Usually seasonality dictates we begin to buy back into stocks in Nov for a run into spring. Do you believe that is the case and we’ve “bottomed” or do you expect more downside before the year is out? We had a big correction in the S&P into the beginning of Oct. but now it looks like we may break out to all time highs once again. Though on low volume which is worrisome. Look forward to your insights on this for those of us concerned about going long at this time.
Could you talk about the technicals of gaps. Especially why they need to be filled.
I have a simple question – what let’s you to believe that we are in the final innings of this bull market and that recession is on the horizon? Could it not be argued that we are already in an “industrial recession” with PMIs contracting in the past year or so?

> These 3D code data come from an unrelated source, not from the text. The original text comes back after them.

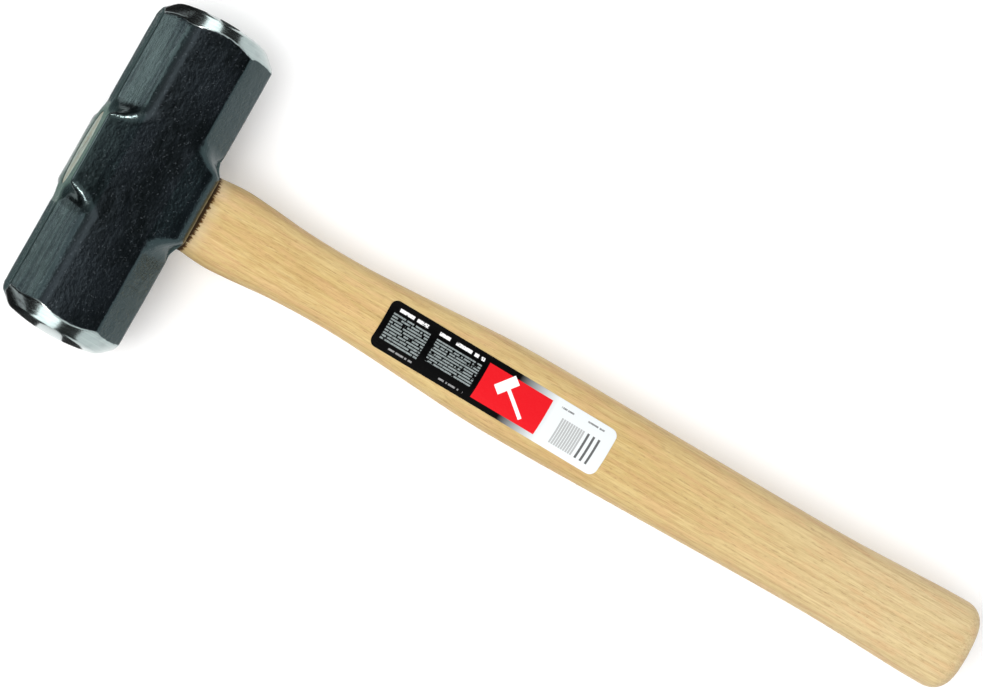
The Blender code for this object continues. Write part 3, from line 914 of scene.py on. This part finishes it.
def wood_material():
    """Straight-grained hickory under thin varnish, stained where it meets the head."""
    material, n, shader = new_material("hickory")
    place = n.place()
    x, y, z = n.separate(place)
    wander = n.noise(place, (0.006, 0.012, 0.012), 1.0, 0.4, 3.0)
    across = n.math("MULTIPLY_ADD", z, 0.37, n.times(y, 0.93))
    across = n.math("MULTIPLY_ADD", x, 0.012, across)
    across = n.math("MULTIPLY_ADD", wander, 9.0, across)
    uneven = n.noise(n.combine(0.0, across, 0.0), (1.0, 0.22, 1.0), 1.0, 0.5, 8.0)
    rings = n.math("MULTIPLY_ADD", across, 0.42, n.times(uneven, 2.5))
    rings = n.math("FRACT", rings)
    early = n.times(n.span(rings, 0.0, 0.55, 1.0, 0.0), n.span(rings, 0.93, 1.0, 1.0, 0.0))

    fibres = n.noise(place, (0.022, 1.5, 1.5), 3.0, 0.6, 15.0)
    hairs = n.noise(place, (0.16, 3.2, 3.2), 2.0, 0.6, 27.0)
    broad = n.noise(place, (0.010, 0.13, 0.13), 2.0, 0.5, 33.0)
    pores = n.noise(place, (0.34, 2.9, 2.9), 2.0, 0.55, 39.0)
    pore_mask = n.times(n.span(pores, 0.56, 0.68), n.math("MULTIPLY_ADD", early, 0.6, 0.4))

    colour = n.mix(n.span(broad, 0.35, 0.65), WOOD_LIGHT, WOOD_MIDDLE)
    colour = n.mix(n.span(x, 200.0, 350.0, 0.0, 0.75), colour, WOOD_PALE)
    colour = n.mix(n.times(early, 0.2), colour, WOOD_DARK)
    colour = n.mix(n.span(fibres, 0.4, 0.7, 0.0, 0.33), colour, WOOD_DARK)
    colour = n.mix(n.span(fibres, 0.3, 0.42, 0.5, 0.0), colour, WOOD_GLINT)
    blush = n.noise(place, (0.06, 0.3, 0.3), 3.0, 0.6, 57.0)
    colour = n.mix(n.span(blush, 0.45, 0.65, 0.0, 0.4), colour, WOOD_BLUSH)
    colour = n.mix(n.span(blush, 0.35, 0.5, 0.25, 0.0), colour, WOOD_GLINT)
    colour = n.mix(n.span(hairs, 0.5, 0.72, 0.0, 0.34), colour, WOOD_DARK)
    colour = n.mix(n.span(hairs, 0.28, 0.44, 0.3, 0.0), colour, WOOD_GLINT)
    colour = n.mix(n.times(pore_mask, 0.42), colour, WOOD_PORE)

    past = n.minus(x, SHOULDER)
    teeth = n.noise(place, (0.12, 1.8, 1.8), 3.0, 0.7, 45.0)
    tooth = n.span(teeth, 0.3, 0.7, 1.3, 3.6, False)
    stain = n.span(n.minus(tooth, past), -0.25, 0.5)
    stain_colour = n.mix(n.span(past, 1.2, 3.0), WOOD_BURNT, WOOD_STAIN)
    pale = n.times(n.span(past, 1.0, 9.0, 0.55, 0.0), n.span(broad, 0.35, 0.6))
    colour = n.mix(pale, colour, WOOD_FRESH)
    colour = n.mix(n.times(stain, 0.97), colour, stain_colour)
    # Painted shade: the sides of the handle, which face neither up nor down, are darkened.
    normal = n.separate(n.add("ShaderNodeTexCoord").outputs["Normal"])
    facing = n.math("ABSOLUTE", normal[2])
    colour = n.mix(n.span(facing, 0.45, 0.98, 0.9, 0.0), colour, WOOD_SIDE_SHADE, "MULTIPLY")
    at_end = n.span(x, HANDLE_TOP + 0.1, HANDLE_TOP + 0.4, 1.0, 0.0)
    vessels = n.noise(place, (0.1, 1.6, 1.6), 3.0, 0.6, 51.0)
    end_grain = n.mix(n.span(vessels, 0.45, 0.6), WOOD_END, WOOD_VESSEL)
    colour = n.mix(at_end, colour, end_grain)

    height = n.plus(n.times(hairs, 0.5), n.times(fibres, 0.8))
    height = n.minus(height, n.times(pore_mask, 0.8))
    n.fill(shader, {
        "Base Color": colour,
        "Roughness": n.span(fibres, 0.3, 0.7, 0.42, 0.58, False),
        "Specular IOR Level": n.span(stain, 0.0, 1.0, 0.4, 0.04),
        "Normal": n.bump(height, 0.00008),
    })
    return material


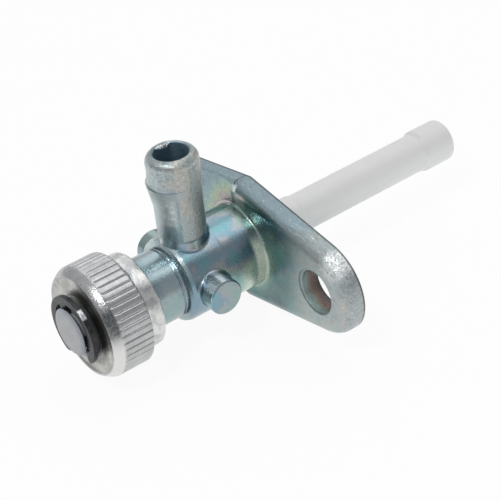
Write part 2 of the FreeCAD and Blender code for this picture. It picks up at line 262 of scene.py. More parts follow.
class Tree:  # a Geometry Nodes tree and its modifier inputs by name
    def __init__(self, name):
        self.group = bpy.data.node_groups.new(name, "GeometryNodeTree")
        self.group.interface.new_socket("Geometry", in_out="INPUT", socket_type="NodeSocketGeometry")
        self.group.interface.new_socket("Geometry", in_out="OUTPUT", socket_type="NodeSocketGeometry")
        self.values = {}
        self.entry = self.group.nodes.new("NodeGroupInput")
        self.exit = self.group.nodes.new("NodeGroupOutput")

    def size(self, name, value, kind="Float"):
        socket = self.group.interface.new_socket(name, in_out="INPUT", socket_type="NodeSocket" + kind)
        self.values[socket.identifier] = value
        return self.entry.outputs[name]

    def add(self, kind, settings=None, inputs=None, out=0):
        made = self.group.nodes.new(kind)
        for key, value in (settings or {}).items():
            setattr(made, key, value)
        for key, value in (inputs or {}).items():
            if isinstance(value, bpy.types.NodeSocket):
                self.group.links.new(value, made.inputs[key])
            else:
                made.inputs[key].default_value = value
        return made.outputs[out]

    def maths(self, operation, a, b=0.0):
        return self.add("ShaderNodeMath", {"operation": operation}, {0: a, 1: b})

    def end(self, geometry, material):
        real = self.add("GeometryNodeRealizeInstances", {}, {"Geometry": geometry})
        last = self.add("GeometryNodeSetMaterial", {}, {"Geometry": real, "Material": material})
        self.group.links.new(last, self.exit.inputs["Geometry"])

    def run(self, piece):
        modifier = piece.modifiers.new(self.group.name, "NODES")
        modifier.node_group = self.group
        for identifier, value in self.values.items():
            modifier[identifier] = value


# Camera: fitted to the rims and edges of the tap
lens = {"at": (176.193, -119.529, 143.871), "focal": 126.784, "sensor": 36.0, "near": 0.01, "far": 20,
        "right": (0.60909326, 0.78676861, -0.10000282), "up": (-0.40003139, 0.41364555, 0.8178461),
        "back": (0.68482136, -0.45814028, 0.56668086)}
cameraData = bpy.data.cameras.new("camera")
cameraData.lens = lens["focal"]
cameraData.sensor_width = lens["sensor"]
cameraData.clip_start = lens["near"]
cameraData.clip_end = lens["far"]
camera = addObject("camera", cameraData)
turn = Matrix((lens["right"], lens["up"], lens["back"])).transposed()
camera.matrix_world = Matrix.Translation(Vector(lens["at"]) * mm) @ turn.to_4x4()
bpy.context.scene.camera = camera
print("camera placed")


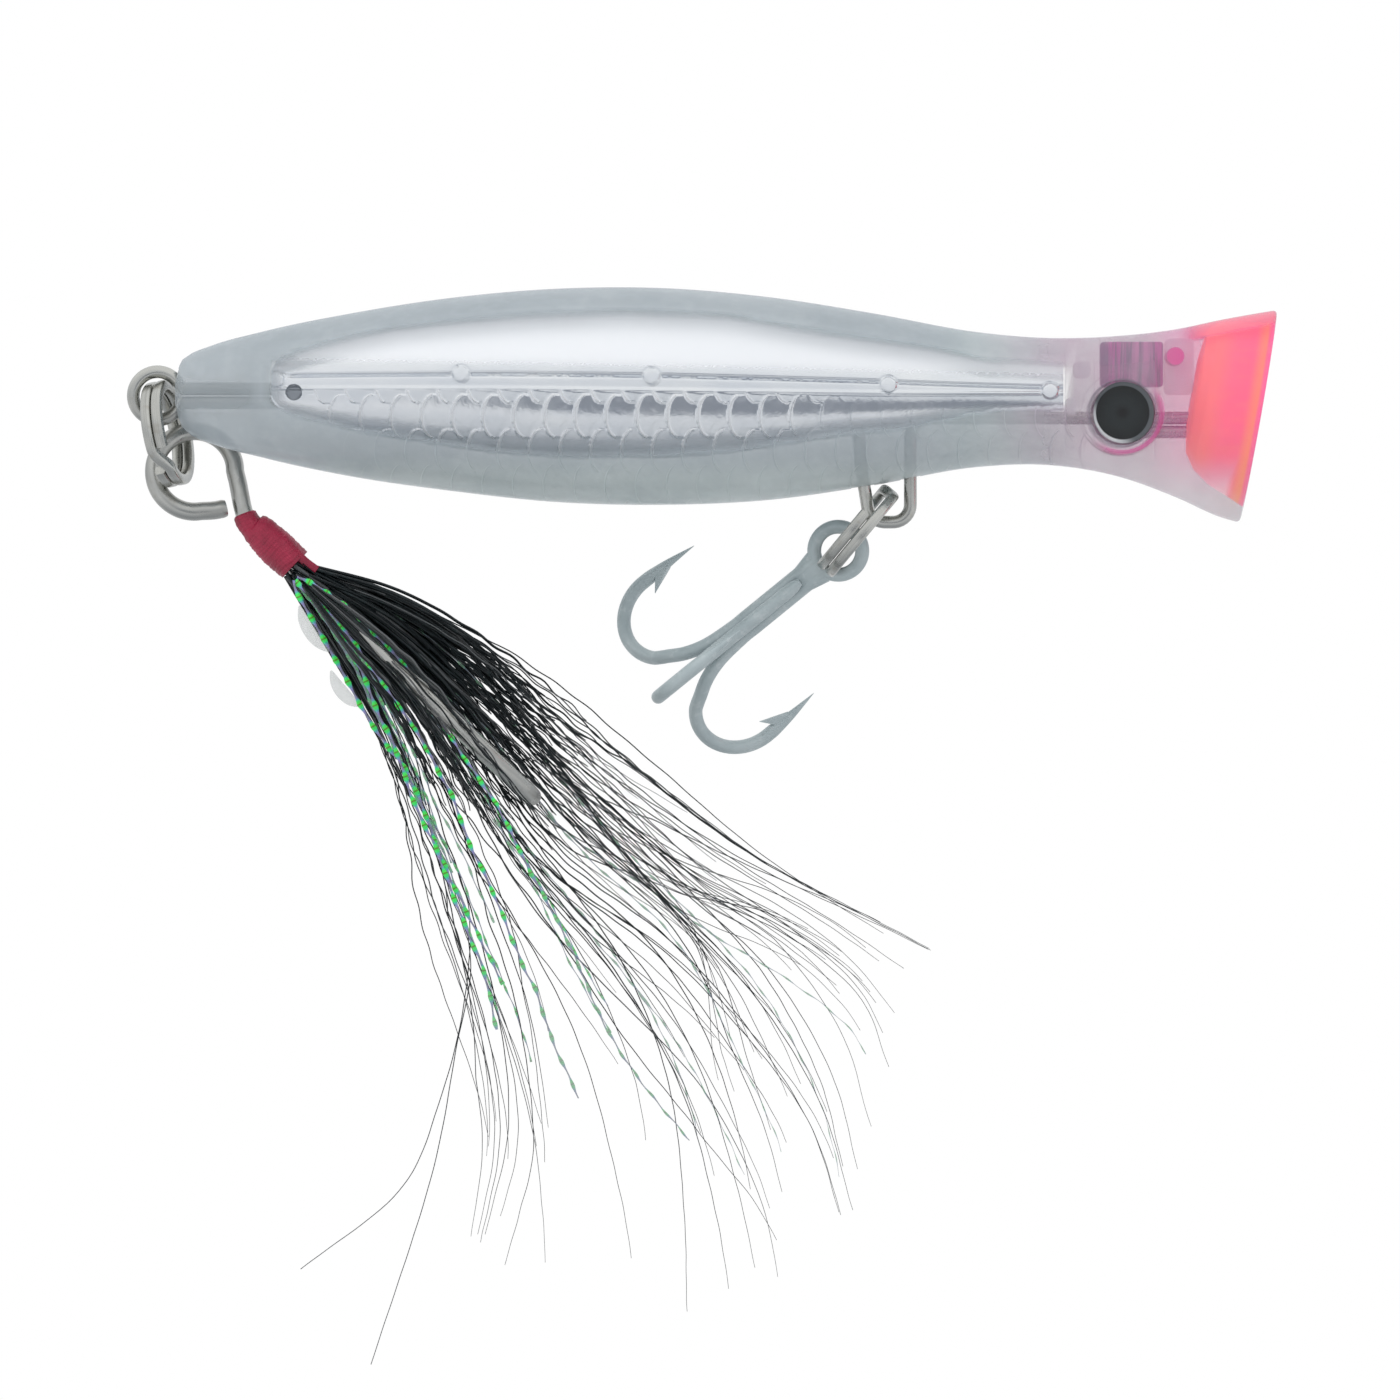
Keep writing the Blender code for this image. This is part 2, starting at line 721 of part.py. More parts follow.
def tail_hook_points():
    """Wire of the tail hook, from the cut end of its open eye to its point."""
    eye = Vector(HOOK_EYE)
    shank, across, normal = hook_frame(HOOK_DIRECTION_DEG)
    flat = [(3.0, -3.5), (1.9, -3.72)]
    flat += arc_points((0.0, 0.0), HOOK_EYE_RADIUS, 280.0, 0.0, 18.0)
    flat += [(4.12, -1.1), (4.35, -2.3), (4.55, -3.3), (4.83, -4.25), (5.27, -5.05), (6.6, -6.33)]
    tip = math.radians(HOOK_EYE_TURN_DEG)
    points = []
    for x, z in flat:
        place = Vector((x, 0.0, z))
        lift = place.dot(across) * math.tan(tip) * min(1.0, max(0.0, (7.5 - place.dot(shank)) / 4.0))
        points.append(eye + place + normal * lift)
    radius = HOOK_GAPE / 2
    middle = HOOK_LENGTH - HOOK_WIRE - radius
    for s, r in arc_points((middle, radius), radius, -90.0, 80.0, 12.0):
        points.append(eye + shank * s - normal * r)
    for s, r in ((middle - 5.0, HOOK_GAPE - 0.6), (HOOK_POINT_S, HOOK_GAPE - 1.6)):
        points.append(eye + shank * s - normal * r)
    return points


def tail_hook(collection, material, origin, parent):
    points = tail_hook_points()
    return wire_object(
        "tail_hook",
        points,
        HOOK_WIRE,
        collection,
        material,
        origin,
        parent,
        taper_for(len(points), ("end",)),
    )


def thread_wrap(collection, material, origin, parent):
    shank, across, normal = hook_frame(HOOK_DIRECTION_DEG)
    frame = Matrix((across, normal, shank)).transposed().to_4x4()
    if frame.determinant() < 0:
        frame = Matrix((normal, across, shank)).transposed().to_4x4()
    profile = [(radius, along) for along, radius in WRAP_PROFILE][::-1]
    profile += [(WRAP_BORE, WRAP_PROFILE[0][0]), (WRAP_BORE, WRAP_PROFILE[-1][0])]
    return turned_object("thread_wrap", profile, frame, collection, material, 20, parent, HOOK_EYE)


def fan(name, outline, offset, collection, material, origin, parent):
    """A flat closed solid that holds the room of one bunch of fibres."""
    shank, across, normal = hook_frame(HOOK_DIRECTION_DEG)
    eye = Vector(HOOK_EYE)
    rings = []
    for lift in (offset - FAN_THICKNESS / 2, offset + FAN_THICKNESS / 2):
        rings.append([eye + shank * s + across * c + normal * lift for s, c in outline])
    mesh = loft_mesh(name, rings, origin)
    return add_object(name, mesh, collection, material, origin, parent)


# ---------------------------------------------------------------- assembly


def build():
    clear_scene()
    parts = make_collection(COLLECTION)
    cutters = make_collection(CUTTERS)

    clear_plastic = make_material("clear_plastic", (0.62, 0.67, 0.7), 0.12, alpha=0.35)
    foil = make_material("silver_foil", (0.84, 0.85, 0.87), 0.15, 1.0)
    steel = make_material("stainless_wire", (0.62, 0.62, 0.59), 0.3, 1.0)
    tinned = make_material("tinned_hook", (0.56, 0.56, 0.53), 0.35, 1.0)
    coated = make_material("coated_hook", (0.42, 0.47, 0.48), 0.5, 0.7)
    lead = make_material("lead", (0.3, 0.3, 0.32), 0.6, 0.8)
    eye_foil = make_material("eye_foil", (0.05, 0.07, 0.08), 0.25, 0.3)
    eye_resin = make_material("eye_resin", (0.8, 0.82, 0.84), 0.05, alpha=0.3)
    thread = make_material("crimson_thread", (0.3, 0.02, 0.06), 0.7)
    hair = make_material("black_hair", (0.01, 0.012, 0.015), 0.5)
    flash = make_material("green_flash", (0.1, 0.6, 0.2), 0.25, 0.6)

    shared = [face_cutter(cutters), cup_cutter(cutters), *wire_channels(cutters)]
    body_shell("body_shell_right", -1, parts, cutters, shared, clear_plastic)
    body_shell("body_shell_left", 1, parts, cutters, shared, clear_plastic)
    foil_insert("foil_insert_right", -1, parts, foil)
    foil_insert("foil_insert_left", 1, parts, foil)
    through_wire(parts, steel)
    low_run = TAIL_LOOP[1] - LEG_HALF
    ballast("tail_weight", TAIL_WEIGHT, low_run, parts, lead)
    ballast("belly_weight", BELLY_WEIGHT, low_run, parts, lead)
    eye_parts("right", -1, parts, eye_foil, eye_resin)
    eye_parts("left", 1, parts, eye_foil, eye_resin)

    belly_pivot = add_pivot("belly_ring_pivot", BELLY_PIVOT, parts)
    split_ring(
        "belly_split_ring",
        BELLY_STRAND,
        BELLY_RING_DIRECTION,
        0.0,
        250.0,
        parts,
        steel,
        BELLY_PIVOT,
        belly_pivot,
    )
    treble_pivot = add_pivot("treble_pivot", TREBLE_EYE, parts, belly_pivot)
    treble(parts, coated, TREBLE_EYE, treble_pivot)

    tail_place = (TAIL_LOOP[0], 0.0, TAIL_LOOP[1])
    tail_pivot = add_pivot("tail_ring_pivot", tail_place, parts)
    split_ring(
        "tail_split_ring",
        TAIL_STRAND,
        TAIL_RING_DIRECTION,
        TAIL_RING_TURN_DEG,
        290.0,
        parts,
        steel,
        tail_place,
        tail_pivot,
    )
    hook_pivot = add_pivot("tail_hook_pivot", HOOK_EYE, parts, tail_pivot)
    tail_hook(parts, tinned, HOOK_EYE, hook_pivot)
    thread_wrap(parts, thread, HOOK_EYE, hook_pivot)
    fan("hair_skirt", HAIR_OUTLINE, HAIR_OFFSET, parts, hair, HOOK_EYE, hook_pivot)
    fan("flash_skirt", FLASH_OUTLINE, FLASH_OFFSET, parts, flash, HOOK_EYE, hook_pivot)


build()
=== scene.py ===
"""Looks of the topwater popper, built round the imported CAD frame.

Shapes below are in millimetres in the row frame: origin at the tow eye, +X nose, +Y left, +Z back.
"""

import math

import bmesh
import bpy
import numpy as np
from mathutils import Matrix, Vector


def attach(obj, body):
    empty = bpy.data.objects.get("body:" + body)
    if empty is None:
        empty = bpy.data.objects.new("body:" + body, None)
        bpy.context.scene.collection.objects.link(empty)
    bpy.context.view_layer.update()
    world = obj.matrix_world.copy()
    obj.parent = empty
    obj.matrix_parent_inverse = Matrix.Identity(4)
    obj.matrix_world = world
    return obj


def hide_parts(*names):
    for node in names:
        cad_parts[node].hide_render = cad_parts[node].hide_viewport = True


MM = 0.001
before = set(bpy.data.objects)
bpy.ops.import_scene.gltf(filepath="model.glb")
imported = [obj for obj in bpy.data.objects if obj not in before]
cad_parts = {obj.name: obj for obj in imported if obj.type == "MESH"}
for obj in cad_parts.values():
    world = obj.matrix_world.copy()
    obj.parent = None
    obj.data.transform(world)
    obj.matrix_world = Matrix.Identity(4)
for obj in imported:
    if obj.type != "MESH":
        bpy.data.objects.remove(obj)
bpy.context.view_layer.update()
rng = np.random.default_rng(7)

# ---------------------------------------------------------------- shared sizes

STATIONS = np.array(
    [
        (-100.5, 4.3, 1.6, 1.3),
        (-100.1, 5.7, 0.3, 2.5),
        (-99.2, 6.65, -0.8, 3.4),
        (-97.5, 7.4, -1.6, 4.1),
        (-92.0, 8.95, -3.15, 5.5),
        (-84.0, 10.6, -4.85, 7.0),
        (-74.0, 12.15, -6.3, 8.3),
        (-64.0, 13.0, -7.35, 9.0),
        (-54.0, 13.05, -7.6, 9.1),
        (-44.0, 12.2, -7.15, 8.6),
        (-34.0, 10.65, -5.75, 7.5),
        (-24.0, 8.85, -4.0, 6.1),
        (-17.5, 8.3, -3.8, 5.7),
        (-10.5, 8.5, -4.95, 6.3),
        (-5.0, 9.15, -6.95, 7.5),
        (-1.0, 10.0, -8.75, 8.8),
        (2.0, 10.55, -9.55, 9.6),
        (6.0, 11.2, -10.5, 10.3),
    ]
)
WALL = 1.45
MAIN_CAVITY = (-93.0, -15.7)
HEAD_CAVITY = (-12.9, -7.2)
FACE_TOP = Vector((4.48, 10.96))
FACE_BOTTOM = Vector((0.95, -9.05))
FACE_LEAN = (FACE_TOP.x - FACE_BOTTOM.x) / (FACE_TOP.y - FACE_BOTTOM.y)
FACE_X = FACE_TOP.x - FACE_LEAN * FACE_TOP.y
CUP_SECTIONS = np.array(
    [
        (-2.0, -9.1, 9.2, 8.6),
        (-0.2, -8.95, 9.05, 8.45),
        (0.6, -8.6, 8.85, 8.3),
        (1.5, -8.2, 8.6, 8.0),
        (3.5, -7.4, 8.4, 7.5),
        (5.2, -6.2, 8.0, 6.5),
        (6.2, -4.7, 7.2, 5.3),
        (6.6, -2.4, 4.6, 3.2),
    ]
)
EYE_X, EYE_Z, EYE_YAW = -10.36, 1.09, math.radians(8.0)
TAIL_LOOP = (-102.2, 2.78)
TAIL_LOOP_RADIUS, TOW_EYE_RADIUS = 2.3, 1.87
LEG_HALF = 0.66
WIRE_RADIUS = 0.61
HOOK_EYE = Vector((-98.74, 3.0, -4.38))
HOOK_DEG, HOOK_TURN = -43.8, 15.0
TREBLE_EYE = Vector((-37.3, 3.3, -11.95))
TREBLE_DEG, TREBLE_TILT = 219.1, 6.5
FLASH_TURN = 2.5
PEEP_HOLE = (-89.1, 3.05)
SCALE_PITCH, SCALE_ROW, SCALE_X, SCALE_Z, SCALE_Z0 = 2.92, 3.3, 1.15, 2.05, 0.75


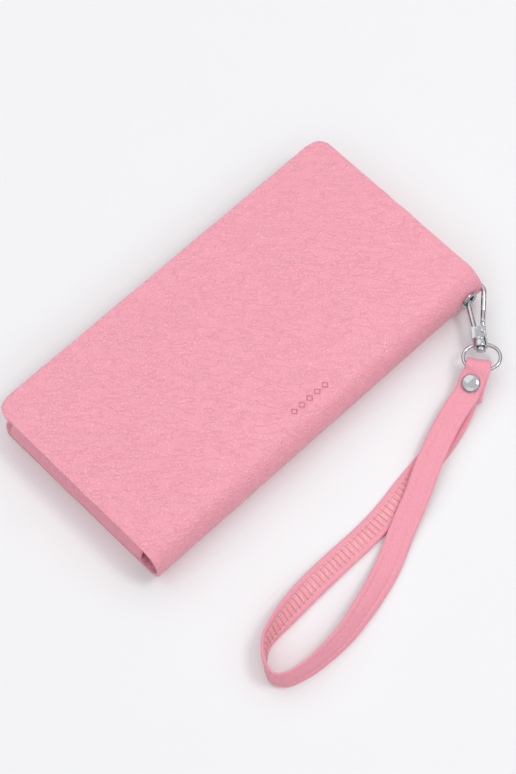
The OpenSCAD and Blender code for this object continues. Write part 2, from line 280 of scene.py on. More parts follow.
def makeMetal(name, body, rough, wear):
    material, tree, place = startFinish(name)
    smear = place.noise(160, 4, 0.6)
    fine = tree.node("Mapping", {}, {"Vector": place, "Scale": (1, 7, 2)}).noise(1800, 3, 0.7)
    ripple = place.noise(420, 2, 0.5)
    polish = rough + smear * wear + fine.step(0.55, 0.75) * wear
    dull = tuple(c * 0.86 for c in body[:3]) + (1,)
    colour = (smear.step(0.35, 0.7) * 0.6).tint(body, dull)
    return endFinish(material, tree, ripple + fine * 0.2, 0.00002, 0.35, Base_Color=colour,
                     Roughness=polish, Metallic=1)


def makeTape():
    material, tree, place = startFinish("zipTape")
    x, z = place.along(0), place.along(2)
    rib = x.calc("SINE", x * 9000)
    cross = z.calc("SINE", z * 15000)
    weave = (rib * 0.5 + cross * 0.5).step(-0.7, 0.7)
    colour = weave.tint(tone(0.58, 0.19, 0.27), tone(0.78, 0.33, 0.42))
    return endFinish(material, tree, weave, 0.00008, 0.8, Base_Color=colour, Roughness=0.85 - weave * 0.1)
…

As I understand it, bull markets end with a sense of euphoria, extreme valuations and cyclical outperformance. What we have seen instead is extreme bond valuations, value (staples) trading at extreme multiples with no growth (30-40 times earnings) and tons of money sitting on the sidelines. Furthermore there is pessimism everywhere with MACD for the S&P finally turning green now after 18 month consolidation.
Please enlighten us with your technicals.
Ask me anything: what are the disadvantages to having shares within a pooled fund?
I have been reviewing Cdn listed ETFs, trying to develop a simple strategy for my investment accounts. It amazes me how low the daily volume is on most Cdn listed ETFs. One thing I have noticed is the difference, some times large difference in volume readings. For example (I use stock charts & Esignal) BMO’s web site listed volume for ZWE on OCT 29 as 87.5K yet both software packages showed volume of 16.5K – a considerably lower reading. I’m guessing the difference in readings is do to BMO creating or closing fund units for certain clients. So a warning to investors; technical indicators using volume are misleading at best. My question Keith is how would you guide a retail investor when selecting Cdn listed ETF’s? What criteria regarding ETF maturity, Market Cap and volume what would you suggest is required before the little guy can buy in?